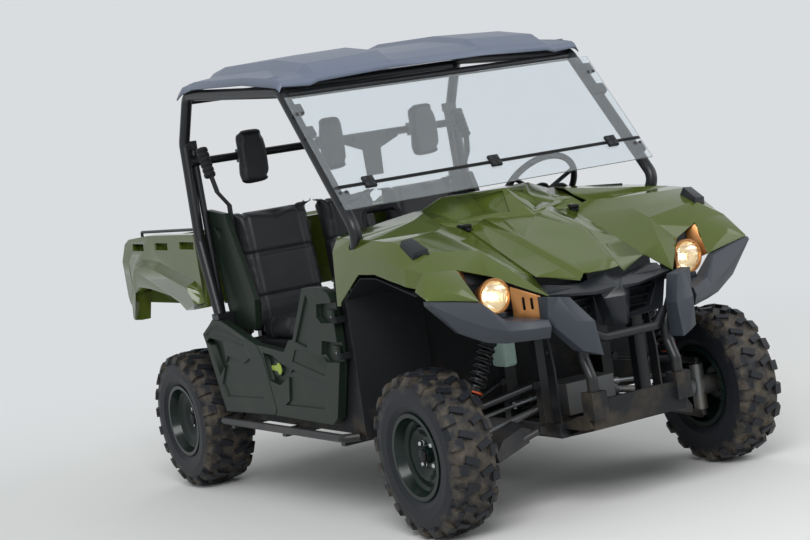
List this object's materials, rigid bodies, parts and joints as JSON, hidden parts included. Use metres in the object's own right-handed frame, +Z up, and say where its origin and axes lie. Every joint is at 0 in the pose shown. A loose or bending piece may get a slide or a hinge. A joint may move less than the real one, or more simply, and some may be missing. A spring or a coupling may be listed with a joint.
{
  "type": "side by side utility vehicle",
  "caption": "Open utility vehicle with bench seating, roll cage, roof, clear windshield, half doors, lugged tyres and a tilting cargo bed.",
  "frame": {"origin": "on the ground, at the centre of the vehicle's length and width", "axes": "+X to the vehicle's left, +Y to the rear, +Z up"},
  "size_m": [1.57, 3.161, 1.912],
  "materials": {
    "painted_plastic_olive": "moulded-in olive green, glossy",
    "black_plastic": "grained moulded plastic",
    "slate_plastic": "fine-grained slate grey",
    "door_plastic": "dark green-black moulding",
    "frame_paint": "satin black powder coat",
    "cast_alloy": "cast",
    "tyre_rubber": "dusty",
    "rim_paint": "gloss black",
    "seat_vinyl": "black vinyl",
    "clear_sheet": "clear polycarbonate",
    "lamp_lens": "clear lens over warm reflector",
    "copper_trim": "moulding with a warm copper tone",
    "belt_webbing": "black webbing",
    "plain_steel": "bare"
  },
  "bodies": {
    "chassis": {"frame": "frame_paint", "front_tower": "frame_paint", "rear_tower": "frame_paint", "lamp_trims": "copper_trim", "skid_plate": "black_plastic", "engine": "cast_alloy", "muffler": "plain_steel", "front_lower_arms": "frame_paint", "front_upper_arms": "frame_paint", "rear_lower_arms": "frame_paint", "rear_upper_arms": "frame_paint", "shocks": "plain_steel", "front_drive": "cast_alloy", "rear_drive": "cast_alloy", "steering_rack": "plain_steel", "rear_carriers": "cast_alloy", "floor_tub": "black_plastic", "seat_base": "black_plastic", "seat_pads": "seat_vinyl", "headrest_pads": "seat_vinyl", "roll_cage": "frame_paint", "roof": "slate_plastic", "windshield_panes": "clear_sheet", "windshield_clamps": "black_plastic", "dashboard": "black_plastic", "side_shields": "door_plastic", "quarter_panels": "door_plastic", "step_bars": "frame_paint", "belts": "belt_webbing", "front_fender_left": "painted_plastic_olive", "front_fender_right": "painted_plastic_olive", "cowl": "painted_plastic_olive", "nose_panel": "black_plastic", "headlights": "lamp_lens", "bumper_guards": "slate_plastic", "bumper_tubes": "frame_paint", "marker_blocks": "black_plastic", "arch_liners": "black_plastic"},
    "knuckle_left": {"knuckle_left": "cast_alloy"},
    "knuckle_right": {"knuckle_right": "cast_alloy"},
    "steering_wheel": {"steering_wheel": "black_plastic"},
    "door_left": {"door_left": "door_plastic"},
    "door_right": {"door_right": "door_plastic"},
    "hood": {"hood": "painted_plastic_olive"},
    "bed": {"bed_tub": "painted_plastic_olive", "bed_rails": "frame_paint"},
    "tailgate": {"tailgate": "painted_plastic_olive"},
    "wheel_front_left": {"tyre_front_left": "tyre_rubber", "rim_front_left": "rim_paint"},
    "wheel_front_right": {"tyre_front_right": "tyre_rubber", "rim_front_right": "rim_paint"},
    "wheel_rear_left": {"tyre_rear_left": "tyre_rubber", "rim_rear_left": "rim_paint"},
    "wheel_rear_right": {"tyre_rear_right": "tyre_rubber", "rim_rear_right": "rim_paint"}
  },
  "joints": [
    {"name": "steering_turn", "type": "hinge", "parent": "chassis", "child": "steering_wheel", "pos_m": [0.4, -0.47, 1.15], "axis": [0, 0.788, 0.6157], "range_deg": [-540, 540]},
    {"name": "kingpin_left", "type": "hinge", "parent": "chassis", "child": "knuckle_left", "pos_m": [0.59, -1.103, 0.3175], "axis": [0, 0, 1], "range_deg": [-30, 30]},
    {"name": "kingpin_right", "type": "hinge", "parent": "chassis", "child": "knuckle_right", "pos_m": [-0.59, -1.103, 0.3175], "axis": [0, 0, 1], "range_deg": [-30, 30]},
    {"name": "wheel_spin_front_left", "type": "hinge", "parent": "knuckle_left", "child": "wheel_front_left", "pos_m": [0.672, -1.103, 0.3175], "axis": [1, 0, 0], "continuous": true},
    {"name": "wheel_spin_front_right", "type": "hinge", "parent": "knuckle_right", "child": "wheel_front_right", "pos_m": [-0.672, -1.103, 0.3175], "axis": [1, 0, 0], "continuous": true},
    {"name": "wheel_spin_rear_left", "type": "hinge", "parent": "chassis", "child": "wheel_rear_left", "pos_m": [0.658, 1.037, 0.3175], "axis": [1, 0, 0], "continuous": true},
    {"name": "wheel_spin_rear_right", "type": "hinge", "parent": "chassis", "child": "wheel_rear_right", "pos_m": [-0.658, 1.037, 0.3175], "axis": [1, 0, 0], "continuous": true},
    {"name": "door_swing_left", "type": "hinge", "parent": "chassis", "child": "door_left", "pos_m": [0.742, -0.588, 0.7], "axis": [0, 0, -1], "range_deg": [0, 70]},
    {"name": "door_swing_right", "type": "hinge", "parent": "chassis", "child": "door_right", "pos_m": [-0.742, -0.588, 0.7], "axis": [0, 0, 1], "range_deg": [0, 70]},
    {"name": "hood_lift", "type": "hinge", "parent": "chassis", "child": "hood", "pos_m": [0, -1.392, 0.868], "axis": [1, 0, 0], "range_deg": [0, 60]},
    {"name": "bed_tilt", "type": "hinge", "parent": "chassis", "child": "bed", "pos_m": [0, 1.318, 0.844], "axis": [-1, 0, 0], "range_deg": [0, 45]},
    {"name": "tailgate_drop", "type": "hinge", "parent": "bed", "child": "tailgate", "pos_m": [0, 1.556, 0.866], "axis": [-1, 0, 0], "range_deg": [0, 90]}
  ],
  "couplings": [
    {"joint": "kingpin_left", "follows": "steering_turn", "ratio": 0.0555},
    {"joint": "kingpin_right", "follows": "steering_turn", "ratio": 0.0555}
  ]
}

┄┄┄┄┄┄

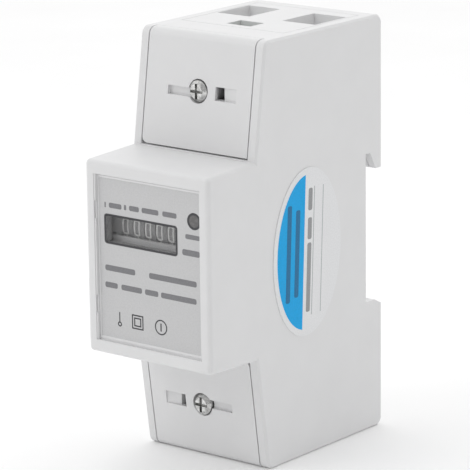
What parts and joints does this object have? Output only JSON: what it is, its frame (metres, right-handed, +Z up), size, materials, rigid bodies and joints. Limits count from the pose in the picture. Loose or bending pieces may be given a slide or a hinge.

┄┄┄┄┄┄

What the task asks – Each line in the listing above that contains "origin" should be copied.

The reply –
List this object's materials, rigid bodies, parts and joints as JSON, hidden parts included. Use metres in the object's own right-handed frame, +Z up, and say where its origin and axes lie. Every joint is at 0 in the pose shown. A loose or bending piece may get a slide or a hinge. A joint may move less than the real one, or more simply, and some may be missing. A spring or a coupling may be listed with a joint.
  "frame": {"origin": "on the ground, at the centre of the vehicle's length and width", "axes": "+X to the vehicle's left, +Y to the rear, +Z up"},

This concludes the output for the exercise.